Vom Rebenweg abzweigend, steigen wir via Schloss Mercier ins Stadtzentrum ab, gönnen uns eine Kleinigkeit auf dem Platz vor dem eindrücklichen barocken Rathaus, das früher ein Hotel war. Das Postauto Richtung Vissoie bringt uns dann zur Haltestelle Pfynwald, wo wir zu einem gut zweistündigen Rundgang starten – den oberen Teil des Naturparks Richtung Leuk sparen wir uns für eine Velotour auf. Wie viel haben wir über diesen Biodiversitäts-Hotspot von europäischem Rang nicht schon gelesen, ohne ihn jemals aufzusuchen. Er enttäuscht die hohen Erwartungen nicht. Und er macht ganz offensichtlich auch Kinder glücklich, ob beim Versteckenspielen entlang der verschlungenen Pfade, in der Buvette Milljeren oder beim Füssebaden in einem der geheimnisvoll daliegenden Teiche, die man zum Teil auch umrunden kann.

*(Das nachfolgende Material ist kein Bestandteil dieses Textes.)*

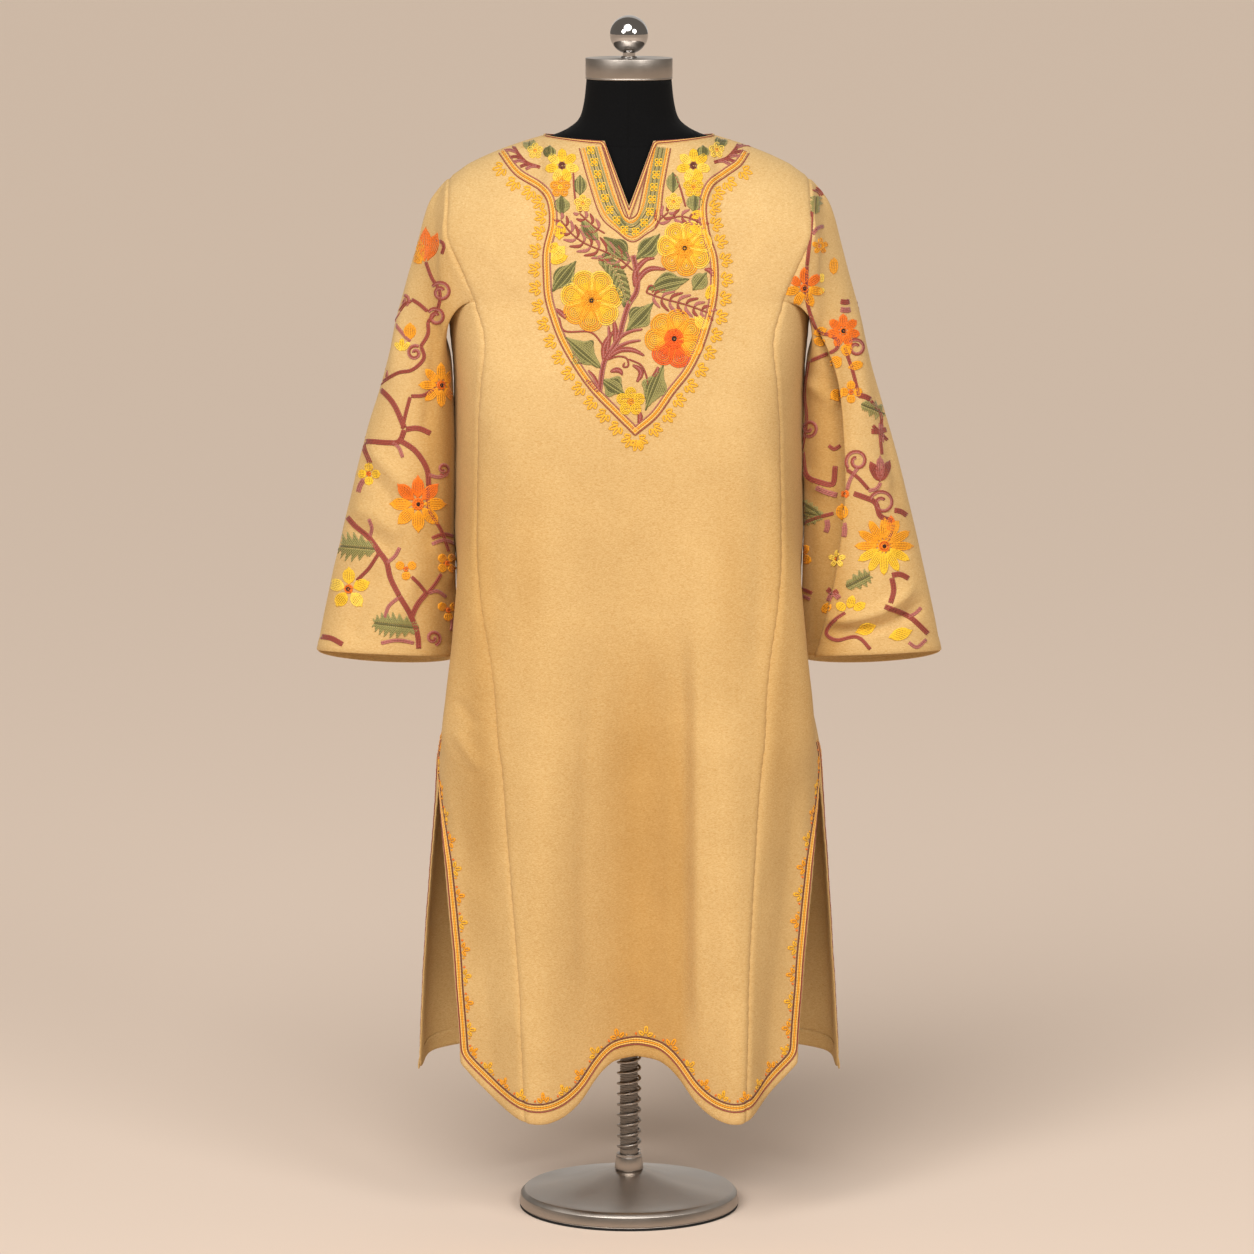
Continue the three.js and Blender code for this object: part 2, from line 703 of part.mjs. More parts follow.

Humagne blanche oder Humagne blanc?

 Zurück in der Stadt, stecken wir nicht einmal die Zehenspitzen hinein ins klare Wasser des Lac de Girondes, in dessen Westbucht die städtische Badeanstalt noch tief im Winterschlaf liegt. Hinter dem nächsten kleinen Hügel leuchten, nicht weniger zauberhaft und keine zehn Minuten zu Fuss vomBahnhof, die «Petits lacs» in der Abendsonne. Vervollständigt werden diese städtischen Idyllen, wie könnte es anders sein, durch umliegende Rebberge.
Zum Abschluss nochmals auf die andere Seite der Bahnlinie, in eines der Quartiere, wo die Moderne des Stadtzentrums nahtlos in ländliche Architektur übergeht: Im Château de Villa herrscht im Restaurant drinnen und auf der Terrasse reger Betrieb. 750 Weine aus gut 50 Rebsorten und von über 100 Winzerinnen und Winzern hat die Vinothek im Angebot. Zum Apéro wählen wir einen Humagne blanche und staunen nicht schlecht, als auf der Flaschenetikette «Humagne blanc» prangt. Der erste genderfluide Wein? Sie oder er schmeckt jedenfalls köstlich. Genau wie es sein soll nach einem solch prächtigen Ostertag.

Praktische Informationen

Sierre wird von Lausanne und Visp her im Halbstundentakt bedient, Salgesch am Wochenende nur stündlich.